* BEGIN *

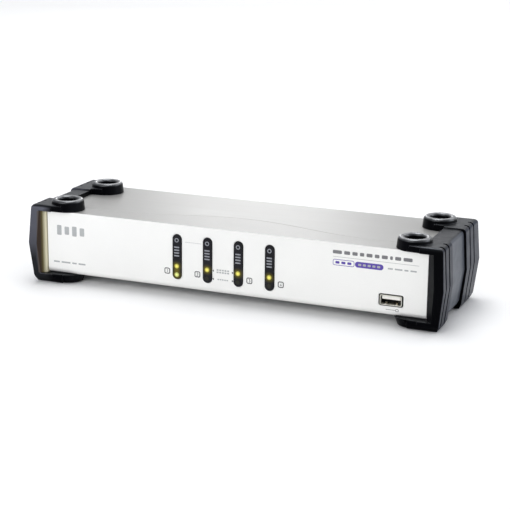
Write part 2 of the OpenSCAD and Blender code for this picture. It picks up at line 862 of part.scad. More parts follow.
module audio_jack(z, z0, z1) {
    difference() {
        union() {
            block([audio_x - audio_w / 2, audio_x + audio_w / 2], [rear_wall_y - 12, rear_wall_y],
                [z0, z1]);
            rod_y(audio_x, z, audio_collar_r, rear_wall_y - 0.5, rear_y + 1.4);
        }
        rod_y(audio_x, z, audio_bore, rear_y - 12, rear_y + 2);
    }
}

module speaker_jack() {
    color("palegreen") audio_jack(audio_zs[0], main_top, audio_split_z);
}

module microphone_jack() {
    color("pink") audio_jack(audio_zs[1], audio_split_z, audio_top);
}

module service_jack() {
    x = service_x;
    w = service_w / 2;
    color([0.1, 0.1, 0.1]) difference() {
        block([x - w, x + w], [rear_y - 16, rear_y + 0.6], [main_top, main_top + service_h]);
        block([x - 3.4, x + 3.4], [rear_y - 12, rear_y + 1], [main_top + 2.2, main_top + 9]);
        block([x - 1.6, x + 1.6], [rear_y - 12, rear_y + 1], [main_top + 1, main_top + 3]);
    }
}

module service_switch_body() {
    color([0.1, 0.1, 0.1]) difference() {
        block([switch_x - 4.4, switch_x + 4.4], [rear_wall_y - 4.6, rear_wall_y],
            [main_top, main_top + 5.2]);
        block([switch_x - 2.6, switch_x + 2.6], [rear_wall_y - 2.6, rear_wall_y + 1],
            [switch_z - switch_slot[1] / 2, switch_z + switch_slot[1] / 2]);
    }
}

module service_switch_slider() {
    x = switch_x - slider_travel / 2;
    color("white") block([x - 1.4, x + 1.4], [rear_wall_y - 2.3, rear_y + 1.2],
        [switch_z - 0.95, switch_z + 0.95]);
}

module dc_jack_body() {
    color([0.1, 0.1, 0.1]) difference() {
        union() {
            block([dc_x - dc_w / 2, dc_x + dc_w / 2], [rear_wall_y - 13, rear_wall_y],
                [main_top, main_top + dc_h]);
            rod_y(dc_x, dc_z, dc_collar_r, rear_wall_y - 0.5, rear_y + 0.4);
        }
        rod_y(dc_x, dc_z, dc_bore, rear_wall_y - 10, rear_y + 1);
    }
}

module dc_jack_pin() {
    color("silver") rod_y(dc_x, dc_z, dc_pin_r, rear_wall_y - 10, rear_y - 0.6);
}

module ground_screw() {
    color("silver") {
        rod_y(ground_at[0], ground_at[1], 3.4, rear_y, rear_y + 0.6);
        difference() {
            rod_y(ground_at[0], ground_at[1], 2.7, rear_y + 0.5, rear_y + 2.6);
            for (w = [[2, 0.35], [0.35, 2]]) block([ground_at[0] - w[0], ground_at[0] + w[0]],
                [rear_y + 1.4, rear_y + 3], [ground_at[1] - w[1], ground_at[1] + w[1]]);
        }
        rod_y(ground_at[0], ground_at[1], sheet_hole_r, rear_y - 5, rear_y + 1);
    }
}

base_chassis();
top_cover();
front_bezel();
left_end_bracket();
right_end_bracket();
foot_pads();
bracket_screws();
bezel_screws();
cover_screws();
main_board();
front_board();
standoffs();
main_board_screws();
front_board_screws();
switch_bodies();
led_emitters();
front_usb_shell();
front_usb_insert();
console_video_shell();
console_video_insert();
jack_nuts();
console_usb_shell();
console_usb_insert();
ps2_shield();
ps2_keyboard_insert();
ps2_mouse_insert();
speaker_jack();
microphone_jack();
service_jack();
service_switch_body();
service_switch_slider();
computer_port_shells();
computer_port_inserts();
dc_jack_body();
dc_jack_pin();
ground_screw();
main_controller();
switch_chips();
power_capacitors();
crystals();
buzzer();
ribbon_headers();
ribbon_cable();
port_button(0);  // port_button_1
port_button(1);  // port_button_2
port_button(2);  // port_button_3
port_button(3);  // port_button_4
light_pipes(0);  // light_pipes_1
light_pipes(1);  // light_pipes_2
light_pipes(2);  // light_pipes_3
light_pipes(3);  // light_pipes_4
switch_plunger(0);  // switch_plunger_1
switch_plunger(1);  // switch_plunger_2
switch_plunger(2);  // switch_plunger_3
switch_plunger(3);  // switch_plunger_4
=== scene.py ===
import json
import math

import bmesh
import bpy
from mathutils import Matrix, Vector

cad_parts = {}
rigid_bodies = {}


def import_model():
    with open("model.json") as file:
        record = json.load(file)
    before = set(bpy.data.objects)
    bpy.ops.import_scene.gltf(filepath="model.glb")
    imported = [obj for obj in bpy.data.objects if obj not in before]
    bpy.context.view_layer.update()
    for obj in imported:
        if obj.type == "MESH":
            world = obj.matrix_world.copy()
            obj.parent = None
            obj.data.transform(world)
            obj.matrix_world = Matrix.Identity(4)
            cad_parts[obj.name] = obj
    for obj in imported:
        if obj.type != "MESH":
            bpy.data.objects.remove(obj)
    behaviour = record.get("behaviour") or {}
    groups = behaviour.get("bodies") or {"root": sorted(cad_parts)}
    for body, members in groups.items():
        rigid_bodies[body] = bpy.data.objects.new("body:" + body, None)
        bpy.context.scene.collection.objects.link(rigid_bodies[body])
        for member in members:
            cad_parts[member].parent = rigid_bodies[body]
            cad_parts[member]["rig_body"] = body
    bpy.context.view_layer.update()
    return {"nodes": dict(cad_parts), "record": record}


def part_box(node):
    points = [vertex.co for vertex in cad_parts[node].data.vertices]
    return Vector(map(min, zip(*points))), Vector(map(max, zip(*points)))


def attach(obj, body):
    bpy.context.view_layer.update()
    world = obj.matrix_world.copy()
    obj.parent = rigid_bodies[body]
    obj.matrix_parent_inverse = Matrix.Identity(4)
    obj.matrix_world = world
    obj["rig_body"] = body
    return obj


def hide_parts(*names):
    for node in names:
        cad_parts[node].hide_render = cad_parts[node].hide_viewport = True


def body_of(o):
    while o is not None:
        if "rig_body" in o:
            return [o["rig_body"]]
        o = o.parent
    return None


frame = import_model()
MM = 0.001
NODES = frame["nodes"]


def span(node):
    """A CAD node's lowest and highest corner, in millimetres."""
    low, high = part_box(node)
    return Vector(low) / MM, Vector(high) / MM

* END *

:: WHAT IS NEEDED ::
Every line from the one containing "ribbon_cable();" through the one containing "points = [vertex.co" is to be given again exactly, both ends included, and no line outside that range.

:: SOLUTION FOR THIS EXERCISE ::
ribbon_cable();
port_button(0);  // port_button_1
port_button(1);  // port_button_2
port_button(2);  // port_button_3
port_button(3);  // port_button_4
light_pipes(0);  // light_pipes_1
light_pipes(1);  // light_pipes_2
light_pipes(2);  // light_pipes_3
light_pipes(3);  // light_pipes_4
switch_plunger(0);  // switch_plunger_1
switch_plunger(1);  // switch_plunger_2
switch_plunger(2);  // switch_plunger_3
switch_plunger(3);  // switch_plunger_4
=== scene.py ===
import json
import math

import bmesh
import bpy
from mathutils import Matrix, Vector

cad_parts = {}
rigid_bodies = {}


def import_model():
    with open("model.json") as file:
        record = json.load(file)
    before = set(bpy.data.objects)
    bpy.ops.import_scene.gltf(filepath="model.glb")
    imported = [obj for obj in bpy.data.objects if obj not in before]
    bpy.context.view_layer.update()
    for obj in imported:
        if obj.type == "MESH":
            world = obj.matrix_world.copy()
            obj.parent = None
            obj.data.transform(world)
            obj.matrix_world = Matrix.Identity(4)
            cad_parts[obj.name] = obj
    for obj in imported:
        if obj.type != "MESH":
            bpy.data.objects.remove(obj)
    behaviour = record.get("behaviour") or {}
    groups = behaviour.get("bodies") or {"root": sorted(cad_parts)}
    for body, members in groups.items():
        rigid_bodies[body] = bpy.data.objects.new("body:" + body, None)
        bpy.context.scene.collection.objects.link(rigid_bodies[body])
        for member in members:
            cad_parts[member].parent = rigid_bodies[body]
            cad_parts[member]["rig_body"] = body
    bpy.context.view_layer.update()
    return {"nodes": dict(cad_parts), "record": record}


def part_box(node):
    points = [vertex.co for vertex in cad_parts[node].data.vertices]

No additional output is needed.